For homeowners in Rochester, Rochester Hills, Troy, Bloomfield Hills, Lake Orion, Auburn Hills, Royal Oak, Birmingham, and across Oakland County, solar can be a smart home upgrade. But the best solar projects usually start with a roof conversation.

Because solar panels do not float above your house on good intentions.

They sit on the roof.

Why Oakland County Homeowners Are Asking About Solar

Homeowners are thinking about solar for practical reasons:

  • Energy bills

  • Long-term home value

  • Cleaner energy

  • Battery backup options

  • Less dependence on the grid

  • Better use of roof space

  • Planning solar with a roof replacement

The U.S. Department of Energy says solar panels can work in all climates, but roof condition, shade, size, shape, and slope all matter. That is especially relevant in Oakland County, where one home may have wide-open sun and the next may be tucked under mature trees that have been aggressively doing their job since 1987.

Solar is not just “does Michigan get sun?”

It is “does your specific roof get usable sun?”

The Roof Comes First

Before installing solar, homeowners should ask:

  • How old is the roof?

  • Are shingles curling, cracking, or losing granules?

  • Is there storm or hail damage?

  • Are there active leaks or attic moisture?

  • Is the decking solid?

  • Does the roof face a useful direction?

  • Is there enough unshaded roof space?

  • Would roof repair or replacement make sense before solar?

That last question matters.

If your roof is close to replacement age, installing solar first can create extra work later. Panels may need to be removed and reinstalled when the roof gets replaced. That is not a fun surprise. That is a future invoice wearing sunglasses.

This is why a roof-first solar inspection is the smarter move.

Solar Savings Depend On The Home

Solar can reduce how much electricity a homeowner buys from the utility, but savings depend on the system, household usage, roof exposure, utility rates, financing, and program rules.

The FTC recommends homeowners understand solar contracts, savings claims, utility arrangements, and whether they are buying, leasing, or entering a power purchase agreement before signing.

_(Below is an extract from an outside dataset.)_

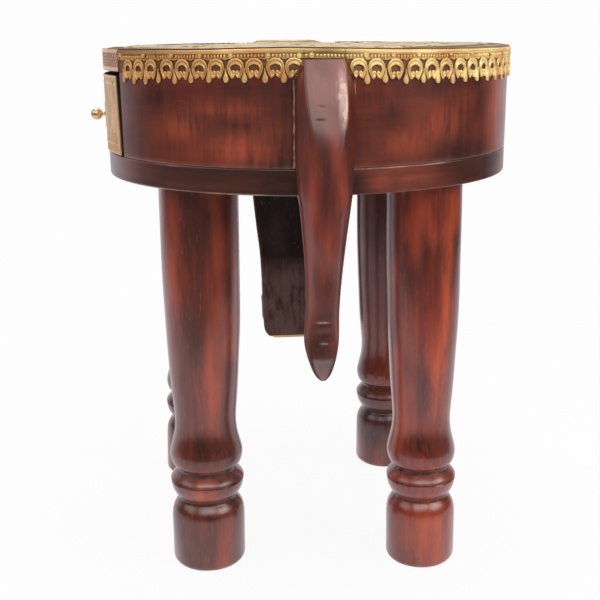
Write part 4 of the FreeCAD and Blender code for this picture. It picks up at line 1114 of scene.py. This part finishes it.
def lathed(outline, columns=32):
    """A turned shape: distance out from its foot against radius, about the foot's normal."""
    points = [(out, radius * math.cos(turn), radius * math.sin(turn)) for out, radius in outline
              for turn in np.linspace(0, 2 * math.pi, columns, endpoint=False)]
    return np.array(points), skin(len(outline), columns)


ball_radius, ball_out = 4.35, 8.7
ball = [(ball_out - ball_radius * math.cos(a), ball_radius * math.sin(a))
        for a in np.radians(np.linspace(24, 176, 22))]
knob_outline = [(-28.0, 0.3), (-28.0, 1.65), (0.95, 1.65), (1.0, 2.4), (1.35, 2.75), (1.9, 2.75),
                (2.25, 2.3), (2.45, 1.75), (3.3, 1.45), (4.2, 1.5)] + ball
outline_points, faces = lathed(knob_outline)
points = np.stack([-skin_radius - outline_points[:, 0], outline_points[:, 1],
                   knob_level + outline_points[:, 2]], 1)
make_piece("drawer_knob_turned", points, faces, turned_brass, body="drawer",
           replaces=["drawer_knob"], slot="turned_brass", sharp=35)

# ---- Ears, tusks and eyes ---------------------------------------------------------------------
# Ears of thin sheesham nailed to the wall beside the head, resin tusks let into the cheeks, and
# domed brass studs for eyes. None of them shows from behind the stool.
ear_stain = lacquered_sheesham("sheesham_ear_lacquer", "#34160e", "#602619", "#782f1c", "#8e3a22",
                               rough=0.42, coat=0.15)
ear_width, ear_height = 58.0, 62.0
ear_shares = ((0.0, 0.10), (0.30, 0.0), (0.72, 0.04), (1.0, 0.28), (0.98, 0.58), (0.72, 0.86),
              (0.42, 1.0), (0.10, 0.74))
# Rings from the middle of the face over the rim to the back: share, how far out, and how rubbed
ear_rings = ((0.02, 5.3, 0), (0.2, 5.4, 0), (0.4, 5.6, 0), (0.6, 5.7, 0), (0.78, 5.7, 0),
             (0.88, 5.6, 0.2), (0.95, 5.2, 0.9), (0.985, 4.2, 0.7), (0.99, 2.0, 0.2),
             (0.99, 0.05, 0), (0.5, 0.05, 0), (0.02, 0.05, 0))
ear_level, ear_folds = wall_top - 7.4, 11
for ear, side in (("left", -1), ("right", 1)):
    root = head_offset + side * (head_width / 2 + 0.4)
    shares = through(list(ear_shares) + [ear_shares[0]], 8)[:-1]
    outline = np.stack([root + side * shares[:, 0] * ear_width,
                        ear_level - shares[:, 1] * ear_height], 1)
    hub = np.array([root + side * 0.18 * ear_width, ear_level - 0.42 * ear_height])
    around_ear = len(outline)
    points, wear = [], []
    for ring_share, out, rub in ear_rings:
        for i, (x, z) in enumerate(hub + (outline - hub) * ring_share):
            fold = math.cos(i * ear_folds * 2 * math.pi / around_ear)
            fan = 0.54 * fold * math.sin(math.pi * ring_share) ** 0.5
            radius = skin_radius + out + (fan if out > 5 and 0.1 < ring_share < 0.95 else 0)
            points.append((x, math.sqrt(radius ** 2 - x ** 2), z))
            wear.append(rub)
    points = np.array(points)
    grain = points[:, [2, 0, 1]] + np.array([2000 + 300 * side, 0, 0])
    make_piece(f"carved_ear_{ear}", points, skin(len(ear_rings), around_ear), ear_stain,
               replaces=[f"ear_{ear}"], sharp=55, grain=grain, wear=wear)

# Cast resin is cream with faint veins about 11 mm long, and a little light passes into it
resin = mottled("cast_resin_tusk", 90.0, 4.0, [(0.35, "#d8c9a6"), (0.62, "#ece3cd")], {
    "Roughness": 0.32, "IOR": 1.5, "Subsurface Weight": 0.1, "Subsurface Scale": 0.003})
for node, finish in (("tusk_left", resin), ("tusk_right", resin), ("eye_studs", turned_brass)):
    dress(node, finish)

# ---- Screws, washers, tacks and pins ----------------------------------------------------------
# Zinc-plated steel wood screws, bolts and pins, and small brass tacks that hold the sheet and lace.
# The zinc is grey with a faint spangle, and the brass has dulled to a matt yellow brown.
zinc = mottled("zinc_plated_steel", 420.0, 2.0, [(0.35, "#8d8f90"), (0.65, "#b9bbb9")],
               {"Metallic": 1.0, "Roughness": 0.38})
pin_brass = mottled("dulled_brass_pins", 300.0, 2.0, [(0.35, "#9a7438"), (0.62, "#d0a860")],
                    {"Metallic": 0.5, "Roughness": 0.45})
for node in ("base_screws", "top_screws", "carving_screws", "leg_screws", "leg_washers", "knob_nut",
             "knob_washer", "drawer_pins", "ear_nails"):
    dress(node, zinc)
for node in ("seat_tacks", "lace_tacks", "plate_tacks"):
    dress(node, pin_brass)

# ---- Studio -----------------------------------------------------------------------------------
# A pale plain floor and surround under soft light. The white paper lies close round the stool, and
# the room behind the camera is dark, so only edges and leaning faces mirror white.
def rays(tree):
    """The rays that come straight from the camera, and those that were mirrored or bent."""
    path = add(tree, "LightPath")
    mirrored = add(tree, "Math", {
        0: path.outputs["Is Glossy Ray"], 1: path.outputs["Is Transmission Ray"]},
        operation="ADD", use_clamp=True)
    return path.outputs["Is Camera Ray"], mirrored


def back_white(tree, way):
    """How white the studio is that way: white at the back of the stool, and dark elsewhere."""
    facing = add(tree, "VectorMath", {0: way, 1: (-0.08, 0.99, 0.10)}, operation="DOT_PRODUCT")
    return add(tree, "MapRange", {"Value": facing.outputs["Value"]}, span=(0.32, 0.82, 0.04, 1.0))


floor_material, tree = new_material("matt_white_floor")
camera_ray, mirror = rays(tree)
place = add(tree, "TexCoord").outputs["Object"]
split = add(tree, "SeparateXYZ", {0: place})
away = add(tree, "VectorMath", {0: place, 1: (drum_axis[0] - 0.12, drum_axis[1], 0)},
           operation="DISTANCE")
# Seen by the camera the floor is white, with a little of the stool's own shadow close to it
paper = add(tree, "MapRange", {"Value": away.outputs["Value"]}, span=(0.15, 0.75, 0.94, 1.0))
# Mirrored in lacquer and brass it is white close by and all the way back, and dark in front
reach = add(tree, "Math", {0: split.outputs["Y"], 1: -0.6, 2: away.outputs["Value"]},
            operation="MULTIPLY_ADD")
sheet_end = add(tree, "MapRange", {"Value": reach}, span=(0.70, 1.15, 0.95, 0.04))
out_from = add(tree, "VectorMath", {0: place, 1: (drum_axis[0], drum_axis[1], 0)},
               operation="SUBTRACT")
way_out = add(tree, "VectorMath", {0: out_from}, operation="NORMALIZE")
brighter = add(tree, "Math", {0: sheet_end, 1: back_white(tree, way_out)}, operation="MAXIMUM")
level = add(tree, "Mix", {0: mirror, 2: paper, 3: brighter}, data_type="FLOAT")
seen = add(tree, "Math", {0: camera_ray, 1: mirror}, operation="ADD", use_clamp=True)
share = add(tree, "Math", {0: seen, 1: paper}, operation="MULTIPLY")
paint = add(tree, "BsdfDiffuse", {"Color": linear("#e9e9e8")})
glow = add(tree, "Emission", {"Color": linear("#f8edf3"), "Strength": level})
white = add(tree, "Emission", {"Color": linear("#fdfdfd"), "Strength": 1.0})
lit = add(tree, "MixShader", {0: mirror, 1: white, 2: glow})
both = add(tree, "MixShader", {0: share, 1: paint, 2: lit})
add(tree, "OutputMaterial", {"Surface": both})
floor_mesh = bpy.data.meshes.new("floor")
floor_mesh.from_pydata([(-6, -6, 0), (6, -6, 0), (6, 6, 0), (-6, 6, 0)], [], [(0, 1, 2, 3)])
floor_mesh.materials.append(floor_material)
floor = bpy.data.objects.new("floor", floor_mesh)
bpy.context.scene.collection.objects.link(floor)

world = bpy.data.worlds.new("white_surround")
world.use_nodes = True
tree = world.node_tree
tree.nodes.clear()
camera_ray, mirror = rays(tree)
behind = back_white(tree, add(tree, "TexCoord").outputs["Generated"])
soft = add(tree, "Background", {"Color": linear("#ffffff"), "Strength": 0.50})
mirrored = add(tree, "Background", {"Color": linear("#f8ecf6"), "Strength": behind})
plain = add(tree, "Background", {"Color": linear("#fdfdfd"), "Strength": 1.0})
first = add(tree, "MixShader", {0: mirror, 1: soft, 2: mirrored})
last = add(tree, "MixShader", {0: camera_ray, 1: first, 2: plain})
add(tree, "OutputWorld", {"Surface": last})
bpy.context.scene.world = world

stool_middle = Vector((drum_axis[0], drum_axis[1], 0.2))
# Each softbox: where it stands, its width and height, and its power in watts
for name, place, size, power in (
        ("overhead_softbox", (0.0, 0.35, 1.9), (1.8, 1.2), 22),
        ("front_softbox", (-0.05, -1.25, 1.30), (1.5, 0.8), 11.5),
        ("right_softbox", (1.3, -0.9, 1.1), (1.1, 0.8), 12.0),
        ("left_softbox", (-1.5, -0.5, 1.2), (1.3, 0.8), 6.0)):
    lamp = bpy.data.lights.new(name, "AREA")
    lamp.shape = "RECTANGLE"
    lamp.size, lamp.size_y = size
    lamp.energy = power
    holder = bpy.data.objects.new(name, lamp)
    holder.location = place
    holder.rotation_mode = "QUATERNION"
    holder.rotation_quaternion = (stool_middle - Vector(place)).to_track_quat("-Z", "Y")
    bpy.context.scene.collection.objects.link(holder)

camera_data = bpy.data.cameras.new("camera")
camera_data.sensor_width = 36.0
camera_data.lens = 58.295
camera_data.clip_start, camera_data.clip_end = 0.01, 50.0
camera = bpy.data.objects.new("camera", camera_data)
heading, pitch, roll = math.radians(4.662), math.radians(15.55), math.radians(-0.61)
camera_at = (-0.0679 + drum_axis[0], -0.7550 + drum_axis[1], 0.3918)
forward = Vector((math.sin(heading) * math.cos(pitch), math.cos(heading) * math.cos(pitch),
                  -math.sin(pitch)))
level_right = Vector((math.cos(heading), -math.sin(heading), 0))
level_up = level_right.cross(forward)
right = level_right * math.cos(roll) + level_up * math.sin(roll)
up = level_up * math.cos(roll) - level_right * math.sin(roll)
camera.matrix_world = Matrix((
    (right.x, up.x, -forward.x, camera_at[0]), (right.y, up.y, -forward.y, camera_at[1]),
    (right.z, up.z, -forward.z, camera_at[2]), (0, 0, 0, 1)))
bpy.context.scene.collection.objects.link(camera)
bpy.context.scene.camera = camera
bpy.context.scene.view_settings.view_transform = "Standard"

Translation: if someone promises your electric bill will disappear forever, do not just nod and sign.

Ask questions.

Very boring. Very profitable for your future self.

Michigan Utility Rules Matter

Michigan no longer uses the old net metering structure for new customers the same way it once did. The state moved to an inflow/outflow approach for distributed generation, where energy used from the grid and excess energy sent back to the grid are measured differently.

That does not mean solar is bad.

It means the math should be reviewed for your actual home, utility, usage, and system design. Solar should be planned with real numbers, not vibes and a glossy brochure.

Oakland County homeowners should ask:

  • What utility serves my home?

  • How is excess solar energy credited?

  • What fixed charges still apply?

  • What system size fits my usage?

  • How does battery storage affect the plan?

  • What happens if I sell the home?

Good solar planning is not just panels. It is roof, utility, usage, financing, and long-term goals all in the same room.

Batteries Are Part Of The Conversation

More homeowners are asking about solar batteries because Michigan power outages are not exactly rare dinner-table fiction.

Solar panels alone may not power your home during an outage. Many grid-tied systems shut down during outages for safety unless they are designed with battery storage and the right equipment.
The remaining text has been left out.